— START OF PROVIDED MATERIAL —

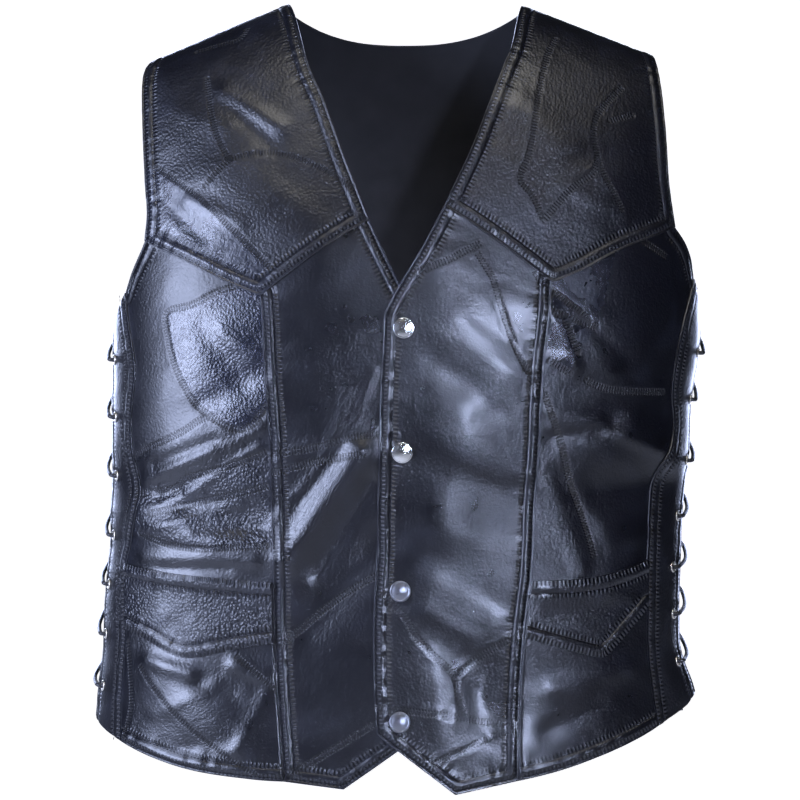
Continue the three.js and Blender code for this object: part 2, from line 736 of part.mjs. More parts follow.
/** A route whose every given point is one step of the swept tube. */
class RoutePath extends THREE.Curve {
  constructor(points) {
    super();
    this.points = points;
  }

  getPoint(t) {
    const place = t * (this.points.length - 1);
    const i = Math.min(Math.floor(place), this.points.length - 2);
    return this.points[i].clone().lerp(this.points[i + 1], place - i);
  }

  getPointAt(t) {
    return this.getPoint(t);
  }

  getTangentAt(t) {
    const step = 0.5 / (this.points.length - 1);
    return this.getPoint(Math.min(t + step, 1)).sub(this.getPoint(Math.max(t - step, 0))).normalize();
  }
}

/** The lace spirals up: out at a front eyelet, across the side, in at the back eyelet, and on inside. */
function laceRoute(cut, fronts, backs) {
  const off = (place, distance) => place.point.clone().addScaledVector(place.normal, distance);
  const leg = (from, to, end, bend, middle) => {
    const beside = (t, distance) => {
      const spot = mixSpots(from.spot, to.spot, t);
      return placed(spot, curled(cut, distance)(spot));
    };
    return [
      off(from, end),
      beside(LACE.bend, bend),
      beside(LACE.span, middle),
      beside(1 - LACE.span, middle),
      beside(1 - LACE.bend, bend),
      off(to, end),
    ];
  };
  const points = [off(fronts[0], -LACE.end)];
  fronts.forEach((front, k) => {
    points.push(...leg(front, backs[k], LACE.outEnd, LACE.outBend, LACE.outMiddle));
    const next = fronts[k + 1];
    if (next) points.push(...leg(backs[k], next, -LACE.inEnd, -LACE.inBend, -LACE.inMiddle));
  });
  points.push(off(backs.at(-1), -LACE.end));
  return points;
}

function addLace(cut, fronts, backs) {
  const { radius, sides, knot } = LACE;
  const route = laceRoute(cut, fronts, backs);
  const section = new THREE.Shape();
  for (let i = 0; i < sides; i += 1) {
    const turn = (i / sides) * 2 * Math.PI;
    const move = i === 0 ? 'moveTo' : 'lineTo';
    section[move](radius * Math.cos(turn), radius * Math.sin(turn));
  }
  const extrudePath = new RoutePath(route);
  const options = { steps: route.length - 1, extrudePath, bevelEnabled: false };
  const geometry = new THREE.ExtrudeGeometry(section, options);
  addNode(`lace_${cut.name}`, geometry, leather(SOFT_BLACK));
  [route[0], route.at(-1)].forEach((end, k) => {
    const place = k === 0 ? fronts[0] : backs.at(-1);
    const ball = new THREE.SphereGeometry(knot, 8, 6);
    const mesh = addNode(`lace_knot_${cut.name}_${k + 1}`, ball, leather(SOFT_BLACK));
    mesh.position.copy(end).addScaledVector(place.normal, -(knot + SEAM_GAP));
  });
}

// Assembly

for (const cut of [RIGHT, LEFT]) {
  const lines = frontLines(cut);
  addCentreFront(cut, lines);
  addSideFront(cut, lines);
  addYoke(cut, lines);

  const frontSeam = joinLines(...lines.seam);
  const frontEdge = (z) => tableAt(cut.edge, z);
  const frontGrid = stripGrid(cut.sign, frontSeam, cut.stripFoot, cut.stripTop, frontEdge, -1);
  const seamSide = cut.sign > 0 ? 'left' : 'right';
  const fronts = addStrip('front', cut, pullIn(frontGrid, [seamSide]), cut.eyelets);

  const backSeam = backSeamLine(cut.sign);
  const backEdge = () => BACK.stripEdge;
  const backGrid = stripGrid(cut.sign, backSeam, BACK.stripFoot, BACK.stripTop, backEdge, 1);
  const farSide = cut.sign > 0 ? 'right' : 'left';
  const backHeights = cut.eyelets.map((z) => z + LACE_RISE);
  const backs = addStrip('back', cut, pullIn(backGrid, [farSide]), backHeights);
  addLace(cut, fronts, backs);
}
addBack();
addSnaps();

export default vest;
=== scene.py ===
# %% [markdown]
# # A laced leather vest
#
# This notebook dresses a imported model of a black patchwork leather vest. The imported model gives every
# piece its place and its plain form. Here each leather piece becomes a thin shell with creases, rolled
# edges, rows of stitches and a grain of its own.

from functools import partial
import math

import bpy
from mathutils import Matrix
import numpy as np


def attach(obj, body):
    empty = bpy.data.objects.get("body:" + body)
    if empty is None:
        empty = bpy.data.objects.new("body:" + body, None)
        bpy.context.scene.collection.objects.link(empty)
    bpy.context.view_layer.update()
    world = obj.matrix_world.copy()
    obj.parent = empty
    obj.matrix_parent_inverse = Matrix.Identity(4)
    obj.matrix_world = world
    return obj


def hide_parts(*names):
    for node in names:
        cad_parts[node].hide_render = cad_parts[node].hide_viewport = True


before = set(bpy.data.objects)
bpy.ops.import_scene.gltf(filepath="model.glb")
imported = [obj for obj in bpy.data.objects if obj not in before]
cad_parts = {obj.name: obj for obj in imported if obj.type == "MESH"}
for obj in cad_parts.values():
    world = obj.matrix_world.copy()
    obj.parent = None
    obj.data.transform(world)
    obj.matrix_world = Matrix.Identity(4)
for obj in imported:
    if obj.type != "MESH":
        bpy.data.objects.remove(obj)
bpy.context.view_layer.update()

# %% [markdown]
# ## Camera
#
# The photograph was taken from straight in front with a long lens, so the two sides of the vest show
# about equally and hardly any perspective is seen. A 150 mm lens 2.6 m away gives the same view. The
# camera points along +Y and stands at half the height of the vest.

# %% Camera
CAMERA_DISTANCE = 2.6
CAMERA_HEIGHT = -0.283

lens = bpy.data.cameras.new("camera")
lens.lens = 150
lens.sensor_width = 36
camera = bpy.data.objects.new("camera", lens)
camera.location = (0, -CAMERA_DISTANCE, CAMERA_HEIGHT)
camera.rotation_euler = (math.pi / 2, 0, 0)
bpy.context.scene.collection.objects.link(camera)
bpy.context.scene.camera = camera
print("width seen at the vest:", round(CAMERA_DISTANCE * lens.sensor_width / lens.lens, 3), "m")

# %% [markdown]
# ## Form of the filled-out body
#
# All the leather lies on one form, the body that the vest is made for. It could be sculpted, but then the
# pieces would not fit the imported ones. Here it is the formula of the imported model, in the same
# millimetres. A spot on it has two numbers: its angle round the body and its rise. Below the chest the
# rise is a height, and above it a length along the arch over the shoulders.

# %% Sections of the body
MM = 0.001
LEATHER = 1.2
LAPPED = 2.4
SEAM_GAP = 0.3
SECTION_POWER = 2.4
CHEST = -300.0
ARCH = 340.0
QUARTER_ARCH = math.pi / 2 * ARCH
SHOULDER_SEAM = 40.0
SIDE_X = 200.0
RIDGE = dict(peak=43, round=60, drop_right=0.453, drop_left=0.412)

SECTIONS = np.array([  # height, half width, shift to the wearer's left, depth in front, depth behind
    (-580, 229.5, -4.5, 114, 108),
    (-460, 222.5, -6.0, 109, 98),
    (-380, 220.5, -2.5, 107, 92),
    (-300, 222.5, 0.5, 112, 98),
    (-220, 226.0, 5.0, 114, 106),
    (0, 226.0, 4.0, 112, 102),
], float)


def smooth(x, low, high):
    """Smooth step: 3 t^2 - 2 t^3, where t runs from 0 at low to 1 at high."""
    t = np.clip((x - low) / (high - low), 0, 1)
    return t * t * (3 - 2 * t)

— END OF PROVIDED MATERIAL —

Every line above should be printed again exactly as it stands.

— WRITTEN SOLUTION —
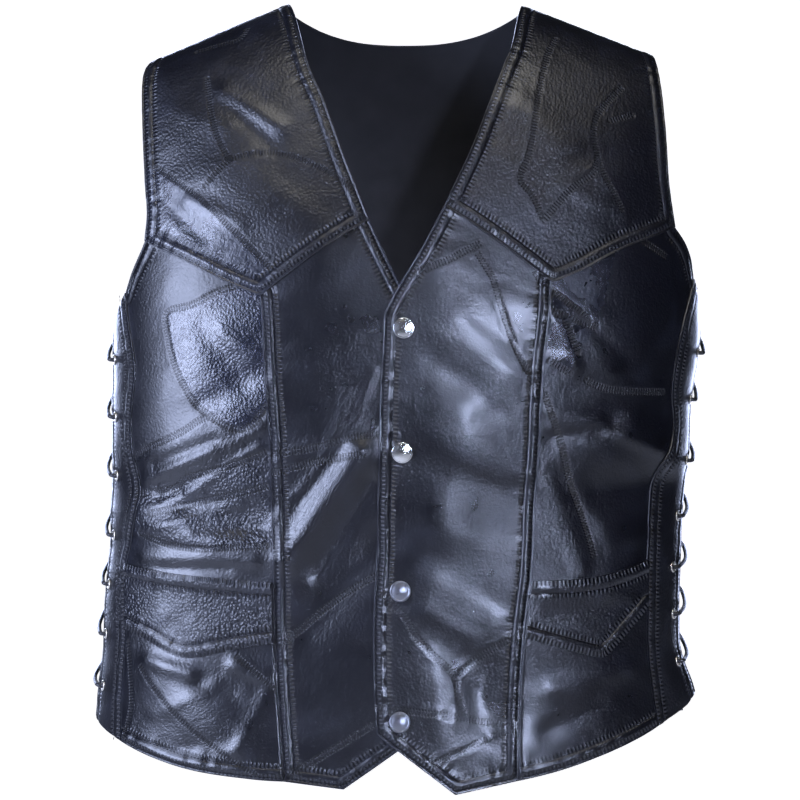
Continue the three.js and Blender code for this object: part 2, from line 736 of part.mjs. More parts follow.
/** A route whose every given point is one step of the swept tube. */
class RoutePath extends THREE.Curve {
  constructor(points) {
    super();
    this.points = points;
  }

  getPoint(t) {
    const place = t * (this.points.length - 1);
    const i = Math.min(Math.floor(place), this.points.length - 2);
    return this.points[i].clone().lerp(this.points[i + 1], place - i);
  }

  getPointAt(t) {
    return this.getPoint(t);
  }

  getTangentAt(t) {
    const step = 0.5 / (this.points.length - 1);
    return this.getPoint(Math.min(t + step, 1)).sub(this.getPoint(Math.max(t - step, 0))).normalize();
  }
}

/** The lace spirals up: out at a front eyelet, across the side, in at the back eyelet, and on inside. */
function laceRoute(cut, fronts, backs) {
  const off = (place, distance) => place.point.clone().addScaledVector(place.normal, distance);
  const leg = (from, to, end, bend, middle) => {
    const beside = (t, distance) => {
      const spot = mixSpots(from.spot, to.spot, t);
      return placed(spot, curled(cut, distance)(spot));
    };
    return [
      off(from, end),
      beside(LACE.bend, bend),
      beside(LACE.span, middle),
      beside(1 - LACE.span, middle),
      beside(1 - LACE.bend, bend),
      off(to, end),
    ];
  };
  const points = [off(fronts[0], -LACE.end)];
  fronts.forEach((front, k) => {
    points.push(...leg(front, backs[k], LACE.outEnd, LACE.outBend, LACE.outMiddle));
    const next = fronts[k + 1];
    if (next) points.push(...leg(backs[k], next, -LACE.inEnd, -LACE.inBend, -LACE.inMiddle));
  });
  points.push(off(backs.at(-1), -LACE.end));
  return points;
}

function addLace(cut, fronts, backs) {
  const { radius, sides, knot } = LACE;
  const route = laceRoute(cut, fronts, backs);
  const section = new THREE.Shape();
  for (let i = 0; i < sides; i += 1) {
    const turn = (i / sides) * 2 * Math.PI;
    const move = i === 0 ? 'moveTo' : 'lineTo';
    section[move](radius * Math.cos(turn), radius * Math.sin(turn));
  }
  const extrudePath = new RoutePath(route);
  const options = { steps: route.length - 1, extrudePath, bevelEnabled: false };
  const geometry = new THREE.ExtrudeGeometry(section, options);
  addNode(`lace_${cut.name}`, geometry, leather(SOFT_BLACK));
  [route[0], route.at(-1)].forEach((end, k) => {
    const place = k === 0 ? fronts[0] : backs.at(-1);
    const ball = new THREE.SphereGeometry(knot, 8, 6);
    const mesh = addNode(`lace_knot_${cut.name}_${k + 1}`, ball, leather(SOFT_BLACK));
    mesh.position.copy(end).addScaledVector(place.normal, -(knot + SEAM_GAP));
  });
}

// Assembly

for (const cut of [RIGHT, LEFT]) {
  const lines = frontLines(cut);
  addCentreFront(cut, lines);
  addSideFront(cut, lines);
  addYoke(cut, lines);

  const frontSeam = joinLines(...lines.seam);
  const frontEdge = (z) => tableAt(cut.edge, z);
  const frontGrid = stripGrid(cut.sign, frontSeam, cut.stripFoot, cut.stripTop, frontEdge, -1);
  const seamSide = cut.sign > 0 ? 'left' : 'right';
  const fronts = addStrip('front', cut, pullIn(frontGrid, [seamSide]), cut.eyelets);

  const backSeam = backSeamLine(cut.sign);
  const backEdge = () => BACK.stripEdge;
  const backGrid = stripGrid(cut.sign, backSeam, BACK.stripFoot, BACK.stripTop, backEdge, 1);
  const farSide = cut.sign > 0 ? 'right' : 'left';
  const backHeights = cut.eyelets.map((z) => z + LACE_RISE);
  const backs = addStrip('back', cut, pullIn(backGrid, [farSide]), backHeights);
  addLace(cut, fronts, backs);
}
addBack();
addSnaps();

export default vest;
=== scene.py ===
# %% [markdown]
# # A laced leather vest
#
# This notebook dresses a imported model of a black patchwork leather vest. The imported model gives every
# piece its place and its plain form. Here each leather piece becomes a thin shell with creases, rolled
# edges, rows of stitches and a grain of its own.

from functools import partial
import math

import bpy
from mathutils import Matrix
import numpy as np


def attach(obj, body):
    empty = bpy.data.objects.get("body:" + body)
    if empty is None:
        empty = bpy.data.objects.new("body:" + body, None)
        bpy.context.scene.collection.objects.link(empty)
    bpy.context.view_layer.update()
    world = obj.matrix_world.copy()
    obj.parent = empty
    obj.matrix_parent_inverse = Matrix.Identity(4)
    obj.matrix_world = world
    return obj


def hide_parts(*names):
    for node in names:
        cad_parts[node].hide_render = cad_parts[node].hide_viewport = True


before = set(bpy.data.objects)
bpy.ops.import_scene.gltf(filepath="model.glb")
imported = [obj for obj in bpy.data.objects if obj not in before]
cad_parts = {obj.name: obj for obj in imported if obj.type == "MESH"}
for obj in cad_parts.values():
    world = obj.matrix_world.copy()
    obj.parent = None
    obj.data.transform(world)
    obj.matrix_world = Matrix.Identity(4)
for obj in imported:
    if obj.type != "MESH":
        bpy.data.objects.remove(obj)
bpy.context.view_layer.update()

# %% [markdown]
# ## Camera
#
# The photograph was taken from straight in front with a long lens, so the two sides of the vest show
# about equally and hardly any perspective is seen. A 150 mm lens 2.6 m away gives the same view. The
# camera points along +Y and stands at half the height of the vest.

# %% Camera
CAMERA_DISTANCE = 2.6
CAMERA_HEIGHT = -0.283

lens = bpy.data.cameras.new("camera")
lens.lens = 150
lens.sensor_width = 36
camera = bpy.data.objects.new("camera", lens)
camera.location = (0, -CAMERA_DISTANCE, CAMERA_HEIGHT)
camera.rotation_euler = (math.pi / 2, 0, 0)
bpy.context.scene.collection.objects.link(camera)
bpy.context.scene.camera = camera
print("width seen at the vest:", round(CAMERA_DISTANCE * lens.sensor_width / lens.lens, 3), "m")

# %% [markdown]
# ## Form of the filled-out body
#
# All the leather lies on one form, the body that the vest is made for. It could be sculpted, but then the
# pieces would not fit the imported ones. Here it is the formula of the imported model, in the same
# millimetres. A spot on it has two numbers: its angle round the body and its rise. Below the chest the
# rise is a height, and above it a length along the arch over the shoulders.

# %% Sections of the body
MM = 0.001
LEATHER = 1.2
LAPPED = 2.4
SEAM_GAP = 0.3
SECTION_POWER = 2.4
CHEST = -300.0
ARCH = 340.0
QUARTER_ARCH = math.pi / 2 * ARCH
SHOULDER_SEAM = 40.0
SIDE_X = 200.0
RIDGE = dict(peak=43, round=60, drop_right=0.453, drop_left=0.412)

SECTIONS = np.array([  # height, half width, shift to the wearer's left, depth in front, depth behind
    (-580, 229.5, -4.5, 114, 108),
    (-460, 222.5, -6.0, 109, 98),
    (-380, 220.5, -2.5, 107, 92),
    (-300, 222.5, 0.5, 112, 98),
    (-220, 226.0, 5.0, 114, 106),
    (0, 226.0, 4.0, 112, 102),
], float)


def smooth(x, low, high):
    """Smooth step: 3 t^2 - 2 t^3, where t runs from 0 at low to 1 at high."""
    t = np.clip((x - low) / (high - low), 0, 1)
    return t * t * (3 - 2 * t)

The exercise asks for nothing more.